Si le professeur qui fait avec une verve et une clarté remarquables la leçon de chimie n’interrogeait de préférence devant moi les étudiantes pour montrer ce qu’elles savent à une étrangère (très incapable d’en juger), je crois que les garçons reprendraient peut-être ici l’avantage. Mais nous avons sur ce chapitre des opinions préconçues auxquelles les aptitudes des Américaines pour les sciences donnent tort apparemment.

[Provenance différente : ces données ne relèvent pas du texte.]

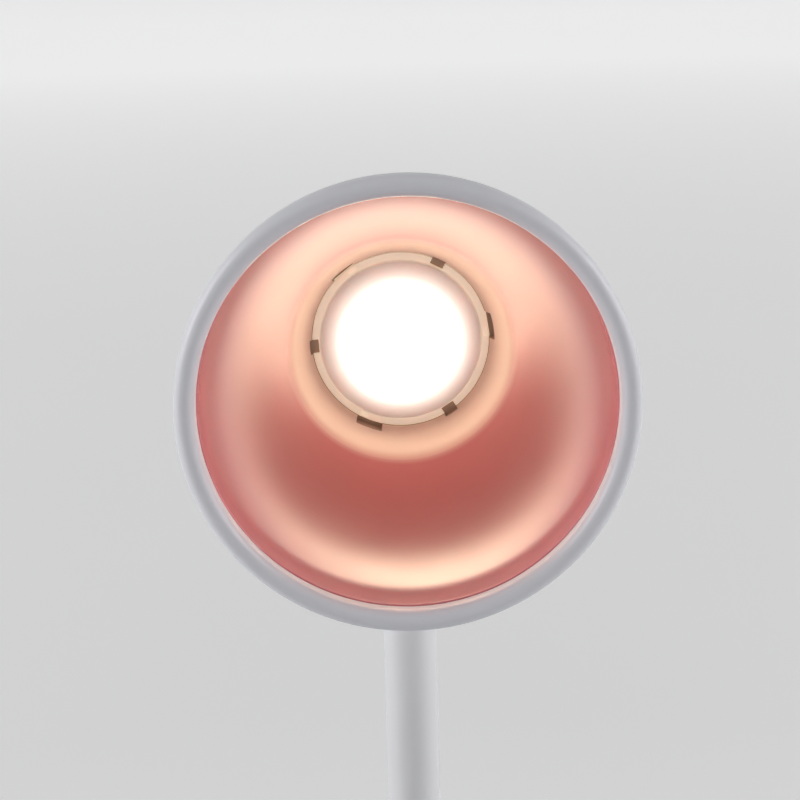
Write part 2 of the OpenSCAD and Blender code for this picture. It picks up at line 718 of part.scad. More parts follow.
module heat_sink() {
    color("silver") in_head() difference() {
        union() {
            translate([0, 0, plate_at]) cylinder(r = sink_r, h = sink_plate_t);
            intersection() {
                for (k = [-3:3]) translate([k * fin_pitch - fin_t / 2, -30, fins_at - 0.5])
                    cube([fin_t, 60, fin_h + 0.5]);
                translate([0, 0, fins_at - 0.5]) cylinder(r1 = fin_envelope_r,
                    r2 = fin_envelope_r - fin_taper, h = fin_h + 0.5);
            }
        }
        three_round(90) translate([boss_pitch_r, 0, 0]) {
            translate([0, 0, plate_at - cut]) cylinder(r = sink_screw_r + 0.15, h = sink_plate_t + 2 * cut);
            translate([0, 0, fins_at - sink_head_t]) cylinder(r = sink_head_r + 0.15, h = sink_head_t + cut);
        }
        for (x = [-1, 1]) translate([x * led_screw_at, 0, plate_at - cut])
            cylinder(r = m2_r + thread_fit, h = sink_plate_t + 3);
    }
}

module heat_sink_screws() {
    color("silver") in_head() three_round(90) translate([boss_pitch_r, 0, fins_at - sink_head_t])
        rotate([180, 0, 0]) cross_screw(sink_screw_r, sink_plate_t - sink_head_t + boss_len - 2.5,
            sink_head_r, sink_head_t);
}

module led_board_screws() {
    color("silver") in_head() for (x = [-1, 1]) translate([x * led_screw_at, 0, led_board_at])
        cross_screw(m2_r, led_board_t + pad_t + 2, m2_head_r, m2_head_t);
}

module head_lead() {
    color("white") lead(head_lead_route, [1, 0, 0]);
}

module lead_grommet() {
    color("dimgray") translate([0, channel_y, 0])
        tube_ring(channel_r + 0.75, lead_r + 0.1, grommet_z, grommet_z + grommet_len);
}

// Hinge
module pivot_screw() {
    color("silver") translate([0, 0, hinge_z]) difference() {
        union() {
            translate([head_at_x, 0, 0]) rotate([0, 90, 0]) cylinder(r = cap_r - 0.6, h = pivot_head_t);
            translate([-cap_floor + 0.3, 0, 0]) rotate([0, 90, 0])
                cylinder(r = pivot_r, h = cap_floor - 0.3 + head_at_x + 0.5);
        }
        translate([cap_floor - seat_fit, 0, 0]) rotate([0, -90, 0]) cross_recess(4, 1.2);
    }
}

module pivot_nut() {
    color("silver") translate([-nut_floor_x, 0, hinge_z]) rotate([0, -90, 0]) difference() {
        cylinder(r = nut_r, h = nut_t, $fn = 6);
        translate([0, 0, -cut]) cylinder(r = pivot_r + 0.02, h = nut_t + 2 * cut);
    }
}

module spring_washer() {
    color("silver") translate([0, 0, hinge_z]) rotate([0, 90, 0]) difference() {
        tube_ring(cap_r - 0.4, pivot_r + 0.1, spring_at_x, head_at_x);
        translate([0, -0.4, spring_at_x - cut]) cube([6, 0.8, spring_t + 2 * cut]);
    }
}

module hinge_caps() {
    color("white") for (side = [-1, 1]) translate([side * cap_floor, 0, hinge_z])
        rotate([0, 90 * side, 0]) cylinder(r = cap_r - seat_fit / 2, h = cap_t);
}

// Neck and swivel
module swivel_neck() {
    color("white") difference() {
        union() {
            translate([0, 0, hinge_z]) along_x(tongue_t) union() {
                circle(r = tongue_r);
                translate([-shank_front, collar_top_z - hinge_z - 0.5])
                    square([shank_front + shank_rear, hinge_z - collar_top_z + 0.5]);
            }
            translate([0, 0, collar_bottom_z]) cylinder(r = stem_r, h = collar_top_z - collar_bottom_z);
            translate([0, 0, spindle_bottom_z])
                cylinder(r = spindle_r, h = collar_bottom_z - spindle_bottom_z + 0.5);
            intersection() {
                translate([0, 0, tube_top_z - stop_deep + seat_fit])
                    cylinder(r = stop_r - run_fit, h = stop_deep + 0.5);
                translate([-nib_half, -stop_r, tube_top_z - stop_deep])
                    cube([2 * nib_half, stop_r, stop_deep + 1]);
            }
        }
        translate([-10, 0, hinge_z]) rotate([0, 90, 0]) cylinder(r = pivot_r + run_fit, h = 20);
        translate([0, 0, spindle_bottom_z - cut])
            cylinder(r = spindle_bore_r, h = collar_bottom_z + 3 - spindle_bottom_z);
        translate([0, 0, collar_bottom_z + 1.2])
            rotate([-atan2(channel_y, hinge_z - 8.5 - collar_bottom_z), 0, 0])
            cylinder(r = channel_r + 0.1, h = norm([channel_y, hinge_z - 8.5 - collar_bottom_z]));
        translate([0, channel_y, hinge_z - 9]) cylinder(r = channel_r, h = 20);
        tube_ring(spindle_r + cut, groove_r, clip_top_z - clip_t - 0.05, clip_top_z + 0.02);
        tube_ring(spindle_r + cut, ring_groove_r, ring_groove_z - friction_ring_r - 0.1,
            ring_groove_z + friction_ring_r + 0.1);
    }
}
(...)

… Invitée dans plusieurs maisons de la ville, où je trouve la meilleure compagnie, des femmes simples et instruites à la fois, causant de tout, interrogeant avec intelligence. Évidemment le contact du collège est un stimulant perpétuel, et la société des professeurs une précieuse ressource. Quelques-unes ont voyagé, mais elles ne sont pas possédées par le besoin fiévreux de déplacement que j’ai remarqué ailleurs ; aucune trace de prétention, non plus, — ce qui repose. La diversité des dénominations de croyances dans cette petite ville si religieuse en bloc est curieuse. Un certain lunch me réunit à une demi-douzaine de dames fort liées entre elles, bien qu’appartenant à des églises différentes. J’ai en face de moi une baptiste, et à mes côtés une aimable universaliste, dont la religion me plaît, puisqu’elle lui permet d’être sure de mon salut éternel comme du sien. Les universalistes ne damnent personne.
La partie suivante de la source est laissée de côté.